Una mujer lava ropa en un
barreño de plástico verde; otra improvisa un tendedero; muchos deambulan con la
mirada perdida; un grupo de hombres recuestan su abatimiento y su tedio sobre
sus escasas pertenencias; una joven lanza un llanto desgarrador a su teléfono
móvil; un grupo de niños juegan al fútbol con la lata vacía de un refresco; todos
hacen cola a las nueve, a las tres y a las ocho; una legión de voluntarios
reparten envases de aluminio, bocadillos y agua; unas niñas corretean y ríen intentando
levantar el vuelo de una cometa improvisada; una joven acuna a su bebé de forma
mecánica mientras sus pensamientos y su mirada surcan miles de kilómetros; unos
bebés dormitan sobre montones de bolsas de plástico… Sobre sus cabezas, el
techo de una antigua nave industrial abandonada. Bajo sus pies, las mantas
grises que Acnur les ha proporcionado en un intento insuficiente de aislarlos
del frío y de su realidad. Fuera: el viento salino del Puerto del Pireo ondula
las telas multicolor de centenares de tiendas de campaña de cuatro metros
cuadrados que dan cobijo a miles de historias.
Ibrahim era chef; Maryam
era profesora; Mohamad nunca aprendió a leer ni a escribir; Saida, viuda a los
29 años, ha visto sus hijos reducidos a cinco; Leila espera reencontrarse con
su novio en Alemania; el pequeño Shaheen, que presenció cómo masacraron a sus
padres y hermanos, comparte tienda con sus primos y tíos; el joven Shamaly
siempre echa una mano a los voluntarios para sentirse útil; Amal tiene pánico a
los aviones; Hasan está dispuesto a pagar 3.000 euros por un pasaporte falso;
Omar se niega a recordar su estancia en las cárceles sirias. La muerte era más fácil que soportar todo lo
que nos hicieron, susurra. Hamza, de diez años, dice no sentir nada después de perder a su mejor amigo
y compañero de pupitre tras un ataque aéreo.

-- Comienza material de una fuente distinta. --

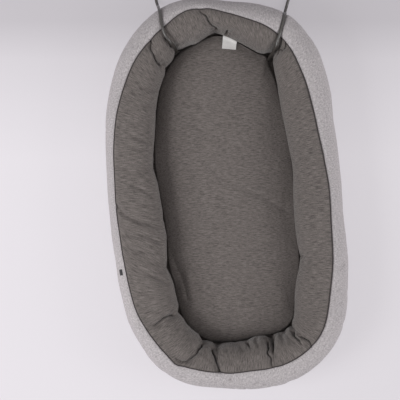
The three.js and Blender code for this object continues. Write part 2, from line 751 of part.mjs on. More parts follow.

Dentro de la vieja nave, Ali
explica a un periodista que no quería que lo reclutaran porque no quería matar. Nuseiba quería huir del infierno. Vivían en Salamiya, fueron a la Universidad, las bombas de barril abrieron un cráter en su presente, la guerra engulló a sus seres queridos, huyeron, escogieron
la ruta del Egeo, cruzaron mares con embarcaciones precarias, esquivaron a los
guardacostas... Están tumbados sobre las mantas grises. Sueñan
con un futuro, con vivir en paz, con formar una familia, con encontrar un
trabajo lejos de los proyectiles… Están atrapados de nuevo, pero en otro
escenario, porque Europa ha cerrado las fronteras. Están cansados, pero
vivos. Esperan. Comparten el techo de la fábrica abandonada, pero no se
conocen.
Todos han recorrido miles
de kilómetros, pero basta el ruido de las hélices de un helicóptero
sobrevolando la zona de refugiados, la sangre en la rodilla de un niño, un
llanto desconsolado, un grito amargo, la sirena de una ambulancia, las escandalosas
carreras de los críos, o el sonido chirriante de una puerta metálica… para trasladarlos a otro lugar, para que asome el miedo.
Anochece. Confían en que la
Unión Europea abra sus fronteras. Esperan su futuro mientras arrastran su
pasado. Unas risas infantiles procedentes del interior de una tienda de campaña
iluminada rompen el silencio y la oscuridad de la noche.